Belehrungspflicht des Notars bei Beurkundung eines Bauträgervertrags, wenn im Grundbuch ein Zwangsversteigerungsvermerk eingetragen ist

BGH, Urteil vom 22.7.2010 — Aktenzeichen: III ZR 293/09 und Beschluss vom 26.02.2009 – III ZR 135/08

Leitsatz
Auch im Rahmen der erweiterten oder betreuenden Belehrungspflicht ist ein Notar nicht verpflichtet, die wirtschaftliche Durchführbarkeit des Geschäfts bzw. die Angemessenheit zu überprüfen. Bei der Beurkundung eines Bauträgervertrags hat der Notar jedoch auch auf die Gefahren für die wirtschaftliche Durchführbarkeit des Vertrages hinzuweisen, wenn im Grundbuch ein Zwangsversteigerungsvermerk eingetragen ist.

Sachverhalt
Der BGH hatte folgenden Fall zu entscheiden:

Die Kläger hatten von einer Bauträgergesellschaft eine Eigentumswohnung gekauft, wobei sich die Verkäuferin verpflichtete, das Objekt bezugsfertig herzustellen. Der Kaufpreis sollte nach Maßgabe eines der Makler- und Bauträgerverordnung entsprechenden Ratenzahlungsplans entrichtet werden. Zum Zeitpunkt des Verkaufs war im Grundbuch ein Zwangsversteigerungsvermerk eingetragen. Der Zwangsversteigerungsvermerk wurde gelöscht, bevor der Beklagte, der beurkundende Notar, die erst Kaufpreisrate auskehrte. Die Verkäuferin konnte ihren vertraglichen Verpflichtungen wegen finanzieller Schwierigkeiten nicht mehr nachkommen.
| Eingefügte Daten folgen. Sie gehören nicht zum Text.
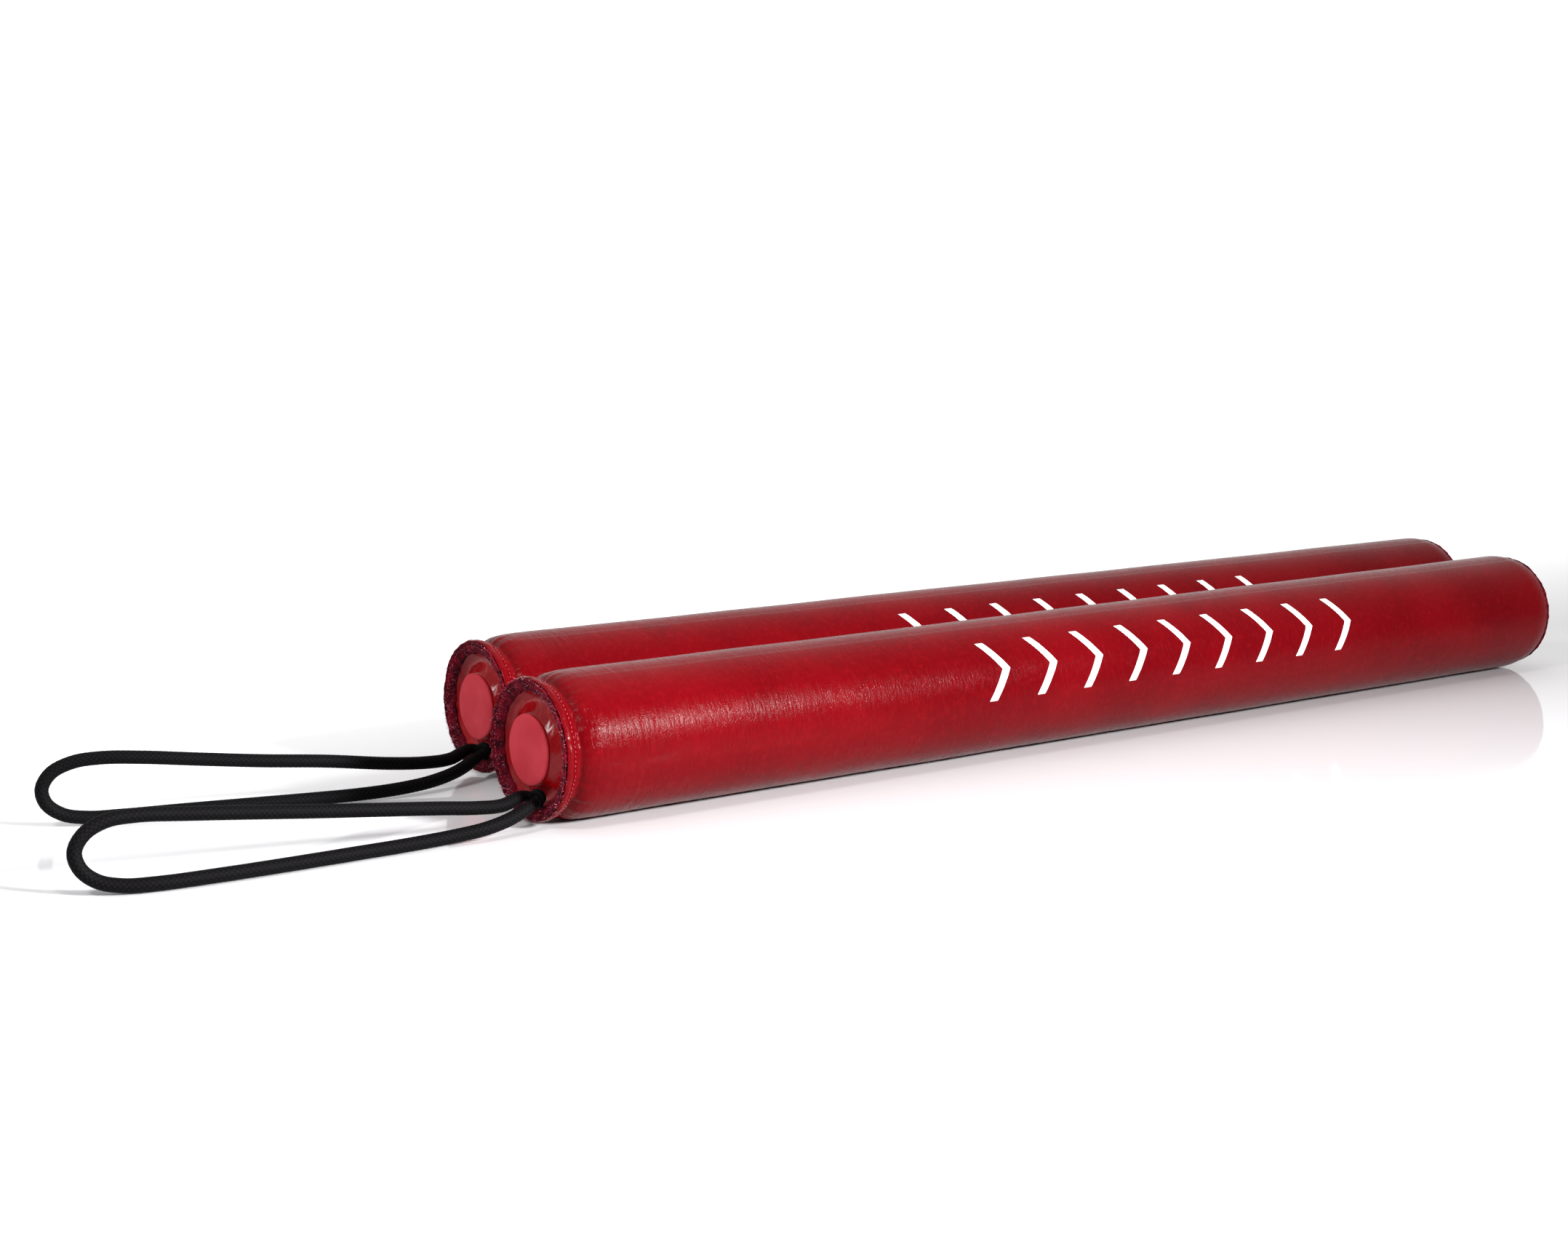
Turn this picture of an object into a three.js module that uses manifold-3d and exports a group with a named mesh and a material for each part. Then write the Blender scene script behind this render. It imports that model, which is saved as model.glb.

Die Kläger kündigten den Bauträgervertrag und ließen die Fertigstellung der Wohnung auf eigene Kosten ausführen.

Die Kläger werfen dem Notar die Verletzung seiner notariellen Amtspflicht vor, weil er sie nicht über den noch im Grundbuch eingetragenen Zwangsversteigerungsvermerk und die ihm nach ihrer Behauptung im Einzelnen bekannten wirtschaftlichen Schwierigkeiten der Verkäuferin unterrichtet habe.

Entscheidung
Nach der Entscheidung des BGH vom 22.07.2010 ist ein Schadensersatzanspruch gegen den Notar begründet.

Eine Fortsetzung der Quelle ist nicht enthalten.